Key Drivers of Growth

Oil and gas extraction saw a significant increase in April, driven by higher synthetic crude oil production. This came after unscheduled maintenance had slowed growth at the start of the year. However, growth was not limited to the energy sector. Statistics Canada reported that 14 out of 20 industries experienced growth in April, including manufacturing, construction, transportation, and warehousing, as well as the public sector. The construction industry saw a 0.7 per cent gain, its first increase in five months.

Porter suggested that some of the month's gains might be attributed to the economy recovering from a harsh winter that had hampered activity across multiple sectors. "It's almost as if, all at once, every single industry in Canada shook off the winter blues," he said.

Real estate agents and brokers were busier in April, marking the subsector’s first growth since August 2025. This was due to stronger home sales in the Greater Toronto Area.

Outlook for the Second Quarter

Thomas Ryan, North America economist with Capital Economics, noted that June could also see a boost from the FIFA World Cup. However, he pointed out that the first-quarter performance means growth in the first half of 2026 may still fall short of the Bank of Canada's expectations.

"While this should put a firm end to any debate about whether the economy is in recession, growth over the first half of the year is still set to average considerably below the Bank of Canada's forecast, supporting our view that rate hikes are a long way off," Ryan said.

The central bank is expected to keep its benchmark interest rate unchanged at 2.25 per cent for the sixth consecutive time at its next decision on July 15. Porter estimated that the second quarter could see growth exceeding two per cent annually, surpassing the Bank of Canada's forecast of 1.5 per cent.

Trade Uncertainty and Energy Sector Performance

Despite the positive signs, trade uncertainty continues to affect much of the economy, particularly industries like steel, aluminum, and auto manufacturing, which have been hit by U.S. tariffs.

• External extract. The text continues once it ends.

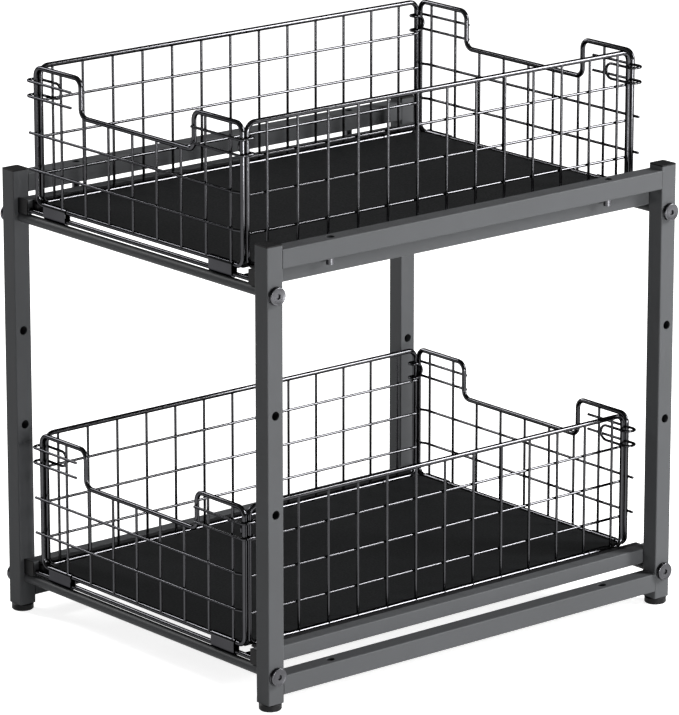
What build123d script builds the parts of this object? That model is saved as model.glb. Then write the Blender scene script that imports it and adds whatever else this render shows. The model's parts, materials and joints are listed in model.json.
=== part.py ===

Porter noted that while the rest of the economy should continue growing modestly, clarity on trade issues is still lacking.

A separate report from Statistics Canada highlighted the energy sector's performance. Refined petroleum exports surged 69.7 per cent year-over-year as global prices rose due to the war in Iran. Crude oil and equivalents production increased by 4.2 per cent in April, marking the 11th consecutive month of year-over-year growth.

Oilsands extraction was the main contributor to the stronger activity in April, although offshore production in Newfoundland and Labrador reached its highest levels since March 2020. Crude oil exports to the United States via pipeline rose 8.8 per cent annually, while exports to Asia and Europe jumped 46.6 per cent. The agency cited the closure of the Strait of Hormuz and ongoing conflict in the Middle East as factors affecting crude oil supply from the region.